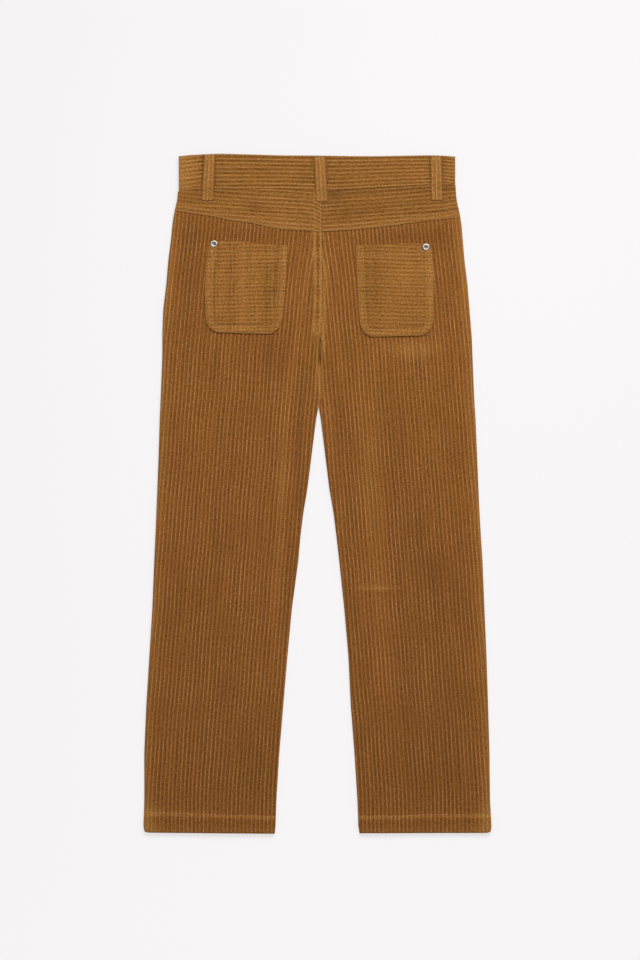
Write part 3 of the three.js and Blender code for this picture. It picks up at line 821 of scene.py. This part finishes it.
def yoke(side):
    def place(share, inside, row):
        down = np.full_like(share, 62.0)
        for _ in range(3):
            inner, outer = centre_out(side, down), side_seam(side, down)
            out = inner + (outer - inner) * row
            top = band_seam(SIDES[side] * out)
            bottom = yoke_seam(side, out)
            down = top + (bottom - top) * share
        face, wale = yoke_face(side, out, down, top, bottom)
        under = front_top(side, out, down) + GAP
        at_weld = (share < 1e-9) | (share > 1 - 1e-9)
        meet = np.where(at_weld, face, under)
        nap_and_painted_light = patches(NAP_AND_SHADE_PATCHES, side, out, down)[1]
        nap_and_painted_light = nap_and_painted_light + 0.1 * bell(bottom - down - 3.6, 3.0)
        nap_and_painted_light = nap_and_painted_light + 0.16 * bell(bottom - down - 1.0, 1.2)
        # On the right the yoke is painted a little darker all over, and more in a painted shadow a
        # few millimetres below the waistband's edge
        if side == "right":
            nap_and_painted_light = nap_and_painted_light - 0.06 - 0.1 * bell(down - top - 4, 4)
        # Painted highlight along the side of the yoke, where it rounds over at the side seam
        rim = bell(side_seam(side, down) - out, 8)
        nap_and_painted_light = nap_and_painted_light + 0.08 * rim
        return SIDES[side] * out, LENGTH / 2 - down, np.where(inside, meet, face), wale, out, nap_and_painted_light

    rows = np.concatenate([np.linspace(0, 0.96, 64), 1 - 0.03 * np.linspace(1, 0, 9) ** 2])
    piece = cloth_shell(f"yoke_panel_{side}", shell_columns(90, 12), rows, place)
    finish_piece(piece, trim_corduroy, "corduroy_trim", f"yoke_{side}")
    return piece


for side in SIDES:
    yoke_piece = yoke(side)

# Waistband: one long strip of doubled corduroy with its wales round the waist, folded at both
# sides and closed in the middle of the front, underneath.

# Name, x at the top and at the end, and how far down the top and the end are
LOOPS = [
    ("left", -120.5, -123.0, 1.4, 52.4),
    ("centre", 2.4, 5.2, 3.6, 53.6),
    ("right", 132.4, 133.8, 2.6, 52.2),
]
LOOP_WIDTH = 13.2
TACK = 2.2
BAND_MIDDLE = 4.85
BAND_REACH = 2.95
FOLD_LEFT = 155.1 - BAND_REACH
FOLD_RIGHT = 154.2 - BAND_REACH
FOLD_ARC = math.pi * BAND_REACH


def band_path(run):
    """Place round the waistband, from the front middle over the left side, the back and the right
    side: the x of its middle line and the turn of its outward direction from straight up."""
    ends = np.cumsum([0, FOLD_LEFT, FOLD_ARC, FOLD_LEFT + FOLD_RIGHT, FOLD_ARC, FOLD_RIGHT])
    x = np.interp(run, ends, [-GAP / 2, -FOLD_LEFT, -FOLD_LEFT, FOLD_RIGHT, FOLD_RIGHT, GAP / 2])
    turn = np.interp(run, ends, [-math.pi, -math.pi, 0, 0, math.pi, math.pi])
    return x, turn


def band_place(share, inside, run):
    x, turn = band_path(run)
    top, bottom = band_top(x), band_seam(x)
    down = top + (bottom - top) * share
    # The wales drop at both sides, where the band is folded
    dropped = 0.45 * smoothstep(-x, 118, 155) + 0.3 * smoothstep(x, 132, 154)
    wale = share * 8.35 + 0.35 + 0.05 * np.sin(run / 19) - dropped
    edge = np.minimum(share, 1 - share) * (bottom - top)
    flat = np.cos(turn) ** 2
    relief = 0.95 * (1 - rib(wale)) * (0.12 + 0.88 * flat)
    dips = 0.35 * flat * bell(bottom - down - 1.6, 0.8)
    rounding = 1 - (0.04 + 0.26 * flat) * (1 - dome(edge, 1.8))
    reach = GAP / 2 + (BAND_REACH - GAP / 2 - relief - dips) * rounding
    at_weld = (share < 1e-9) | (share > 1 - 1e-9)
    reach = np.where(inside & ~at_weld, GAP / 2, reach)
    z = BAND_MIDDLE + np.cos(turn) * reach
    # Painted highlight where the band turns over at its folds, most at the left end and a little
    # at the right; the same lightening covers the band's front, underneath
    nap_and_painted_light = 0.1 * (np.abs(turn) > 0.1) + 0.18 * bell(x + 152, 17)
    nap_and_painted_light = nap_and_painted_light + 0.05 * bell(x - 150, 9)
    on_back = np.cos(turn) > 0.5
    for side, sign in SIDES.items():
        nap_and_painted_light = nap_and_painted_light + on_back * patches(NAP_AND_SHADE_PATCHES, side, sign * x, down)[1]
    # Painted shadows beside the belt loops, on the back of the band
    for _, x_top, x_end, _, _ in LOOPS:
        beside = np.abs(x - x_top - (x_end - x_top) * 0.4) - LOOP_WIDTH / 2
        nap_and_painted_light = nap_and_painted_light - 0.22 * on_back * bell(np.maximum(beside, 0), 2.2)
    return x + np.sin(turn) * reach, LENGTH / 2 - down, z, wale, run, nap_and_painted_light


corner = np.linspace(0, FOLD_ARC, 13)
BAND_RUNS = np.concatenate([
    np.linspace(0, FOLD_LEFT, 36)[:-1], FOLD_LEFT + corner[:-1],
    FOLD_LEFT + FOLD_ARC + np.linspace(0, FOLD_LEFT + FOLD_RIGHT, 90)[:-1],
    2 * FOLD_LEFT + FOLD_ARC + FOLD_RIGHT + corner[:-1],
    2 * FOLD_LEFT + 2 * FOLD_ARC + FOLD_RIGHT + np.linspace(0, FOLD_RIGHT, 36),
])
band = cloth_shell("waistband_strip", shell_columns(84, 6), BAND_RUNS, band_place)
finish_piece(band, trim_corduroy, "corduroy_trim", "waistband")

# Patch pockets: painted lighter than the panels, as a lit copy of the same corduroy, for the light
# that their wales, lying across, catch. Each has a hemmed mouth and two rows of stitching, with a
# soft raised channel between them where the edge is turned under.

pocket_corduroy = corduroy(
    "golden brown cotton corduroy, pockets", "#93612a", "#a67540", "#7d4e1b", crush=2.5
)
POCKETS = {
    "left": rows_of(
        ("down", "inner", "outer"),
        [(92, 32.2, 119.8), (97, 32.4, 120.6), (107, 33.0, 122.4), (129, 33.8, 125.6),
         (150, 35.2, 126.7), (182, 38.6, 125.8), (196, 41.0, 124.0), (205, 42.4, 123.4)],
    ),
    "right": rows_of(
        ("down", "inner", "outer"),
        [(92, 41.2, 124.0), (99, 41.8, 126.2), (110, 42.5, 129.0), (143, 43.8, 130.6),
         (177, 45.6, 130.6), (190, 47.2, 129.6), (197, 48.4, 128.4), (207, 49.6, 127.4)],
    ),
}
MOUTH = {"left": (102.0, 95.8), "right": (101.6, 99.6)}
POCKET_BOTTOM = {"left": (202.6, 200.4), "right": (205.8, 204.0)}
CORNER = 15.0
CHANNEL = 8.6
POCKET_ROW = 1.4
MOUTH_HEM = 12.0
POCKET_WIDTH = 87.0
POCKET_DEPTH = 101.0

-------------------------

[WHAT YOU SHOULD DO]:
Copy out each line exactly as written.

[TASK SOLUTION]:
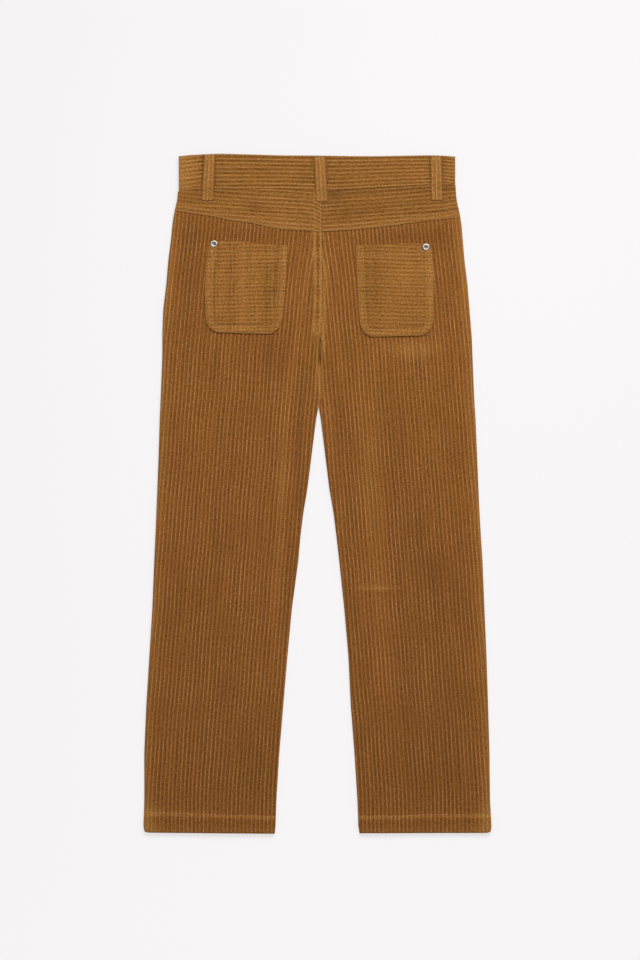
Write part 3 of the three.js and Blender code for this picture. It picks up at line 821 of scene.py. This part finishes it.
def yoke(side):
    def place(share, inside, row):
        down = np.full_like(share, 62.0)
        for _ in range(3):
            inner, outer = centre_out(side, down), side_seam(side, down)
            out = inner + (outer - inner) * row
            top = band_seam(SIDES[side] * out)
            bottom = yoke_seam(side, out)
            down = top + (bottom - top) * share
        face, wale = yoke_face(side, out, down, top, bottom)
        under = front_top(side, out, down) + GAP
        at_weld = (share < 1e-9) | (share > 1 - 1e-9)
        meet = np.where(at_weld, face, under)
        nap_and_painted_light = patches(NAP_AND_SHADE_PATCHES, side, out, down)[1]
        nap_and_painted_light = nap_and_painted_light + 0.1 * bell(bottom - down - 3.6, 3.0)
        nap_and_painted_light = nap_and_painted_light + 0.16 * bell(bottom - down - 1.0, 1.2)
        # On the right the yoke is painted a little darker all over, and more in a painted shadow a
        # few millimetres below the waistband's edge
        if side == "right":
            nap_and_painted_light = nap_and_painted_light - 0.06 - 0.1 * bell(down - top - 4, 4)
        # Painted highlight along the side of the yoke, where it rounds over at the side seam
        rim = bell(side_seam(side, down) - out, 8)
        nap_and_painted_light = nap_and_painted_light + 0.08 * rim
        return SIDES[side] * out, LENGTH / 2 - down, np.where(inside, meet, face), wale, out, nap_and_painted_light

    rows = np.concatenate([np.linspace(0, 0.96, 64), 1 - 0.03 * np.linspace(1, 0, 9) ** 2])
    piece = cloth_shell(f"yoke_panel_{side}", shell_columns(90, 12), rows, place)
    finish_piece(piece, trim_corduroy, "corduroy_trim", f"yoke_{side}")
    return piece


for side in SIDES:
    yoke_piece = yoke(side)

# Waistband: one long strip of doubled corduroy with its wales round the waist, folded at both
# sides and closed in the middle of the front, underneath.

# Name, x at the top and at the end, and how far down the top and the end are
LOOPS = [
    ("left", -120.5, -123.0, 1.4, 52.4),
    ("centre", 2.4, 5.2, 3.6, 53.6),
    ("right", 132.4, 133.8, 2.6, 52.2),
]
LOOP_WIDTH = 13.2
TACK = 2.2
BAND_MIDDLE = 4.85
BAND_REACH = 2.95
FOLD_LEFT = 155.1 - BAND_REACH
FOLD_RIGHT = 154.2 - BAND_REACH
FOLD_ARC = math.pi * BAND_REACH


def band_path(run):
    """Place round the waistband, from the front middle over the left side, the back and the right
    side: the x of its middle line and the turn of its outward direction from straight up."""
    ends = np.cumsum([0, FOLD_LEFT, FOLD_ARC, FOLD_LEFT + FOLD_RIGHT, FOLD_ARC, FOLD_RIGHT])
    x = np.interp(run, ends, [-GAP / 2, -FOLD_LEFT, -FOLD_LEFT, FOLD_RIGHT, FOLD_RIGHT, GAP / 2])
    turn = np.interp(run, ends, [-math.pi, -math.pi, 0, 0, math.pi, math.pi])
    return x, turn


def band_place(share, inside, run):
    x, turn = band_path(run)
    top, bottom = band_top(x), band_seam(x)
    down = top + (bottom - top) * share
    # The wales drop at both sides, where the band is folded
    dropped = 0.45 * smoothstep(-x, 118, 155) + 0.3 * smoothstep(x, 132, 154)
    wale = share * 8.35 + 0.35 + 0.05 * np.sin(run / 19) - dropped
    edge = np.minimum(share, 1 - share) * (bottom - top)
    flat = np.cos(turn) ** 2
    relief = 0.95 * (1 - rib(wale)) * (0.12 + 0.88 * flat)
    dips = 0.35 * flat * bell(bottom - down - 1.6, 0.8)
    rounding = 1 - (0.04 + 0.26 * flat) * (1 - dome(edge, 1.8))
    reach = GAP / 2 + (BAND_REACH - GAP / 2 - relief - dips) * rounding
    at_weld = (share < 1e-9) | (share > 1 - 1e-9)
    reach = np.where(inside & ~at_weld, GAP / 2, reach)
    z = BAND_MIDDLE + np.cos(turn) * reach
    # Painted highlight where the band turns over at its folds, most at the left end and a little
    # at the right; the same lightening covers the band's front, underneath
    nap_and_painted_light = 0.1 * (np.abs(turn) > 0.1) + 0.18 * bell(x + 152, 17)
    nap_and_painted_light = nap_and_painted_light + 0.05 * bell(x - 150, 9)
    on_back = np.cos(turn) > 0.5
    for side, sign in SIDES.items():
        nap_and_painted_light = nap_and_painted_light + on_back * patches(NAP_AND_SHADE_PATCHES, side, sign * x, down)[1]
    # Painted shadows beside the belt loops, on the back of the band
    for _, x_top, x_end, _, _ in LOOPS:
        beside = np.abs(x - x_top - (x_end - x_top) * 0.4) - LOOP_WIDTH / 2
        nap_and_painted_light = nap_and_painted_light - 0.22 * on_back * bell(np.maximum(beside, 0), 2.2)
    return x + np.sin(turn) * reach, LENGTH / 2 - down, z, wale, run, nap_and_painted_light


corner = np.linspace(0, FOLD_ARC, 13)
BAND_RUNS = np.concatenate([
    np.linspace(0, FOLD_LEFT, 36)[:-1], FOLD_LEFT + corner[:-1],
    FOLD_LEFT + FOLD_ARC + np.linspace(0, FOLD_LEFT + FOLD_RIGHT, 90)[:-1],
    2 * FOLD_LEFT + FOLD_ARC + FOLD_RIGHT + corner[:-1],
    2 * FOLD_LEFT + 2 * FOLD_ARC + FOLD_RIGHT + np.linspace(0, FOLD_RIGHT, 36),
])
band = cloth_shell("waistband_strip", shell_columns(84, 6), BAND_RUNS, band_place)
finish_piece(band, trim_corduroy, "corduroy_trim", "waistband")

# Patch pockets: painted lighter than the panels, as a lit copy of the same corduroy, for the light
# that their wales, lying across, catch. Each has a hemmed mouth and two rows of stitching, with a
# soft raised channel between them where the edge is turned under.

pocket_corduroy = corduroy(
    "golden brown cotton corduroy, pockets", "#93612a", "#a67540", "#7d4e1b", crush=2.5
)
POCKETS = {
    "left": rows_of(
        ("down", "inner", "outer"),
        [(92, 32.2, 119.8), (97, 32.4, 120.6), (107, 33.0, 122.4), (129, 33.8, 125.6),
         (150, 35.2, 126.7), (182, 38.6, 125.8), (196, 41.0, 124.0), (205, 42.4, 123.4)],
    ),
    "right": rows_of(
        ("down", "inner", "outer"),
        [(92, 41.2, 124.0), (99, 41.8, 126.2), (110, 42.5, 129.0), (143, 43.8, 130.6),
         (177, 45.6, 130.6), (190, 47.2, 129.6), (197, 48.4, 128.4), (207, 49.6, 127.4)],
    ),
}
MOUTH = {"left": (102.0, 95.8), "right": (101.6, 99.6)}
POCKET_BOTTOM = {"left": (202.6, 200.4), "right": (205.8, 204.0)}
CORNER = 15.0
CHANNEL = 8.6
POCKET_ROW = 1.4
MOUTH_HEM = 12.0
POCKET_WIDTH = 87.0
POCKET_DEPTH = 101.0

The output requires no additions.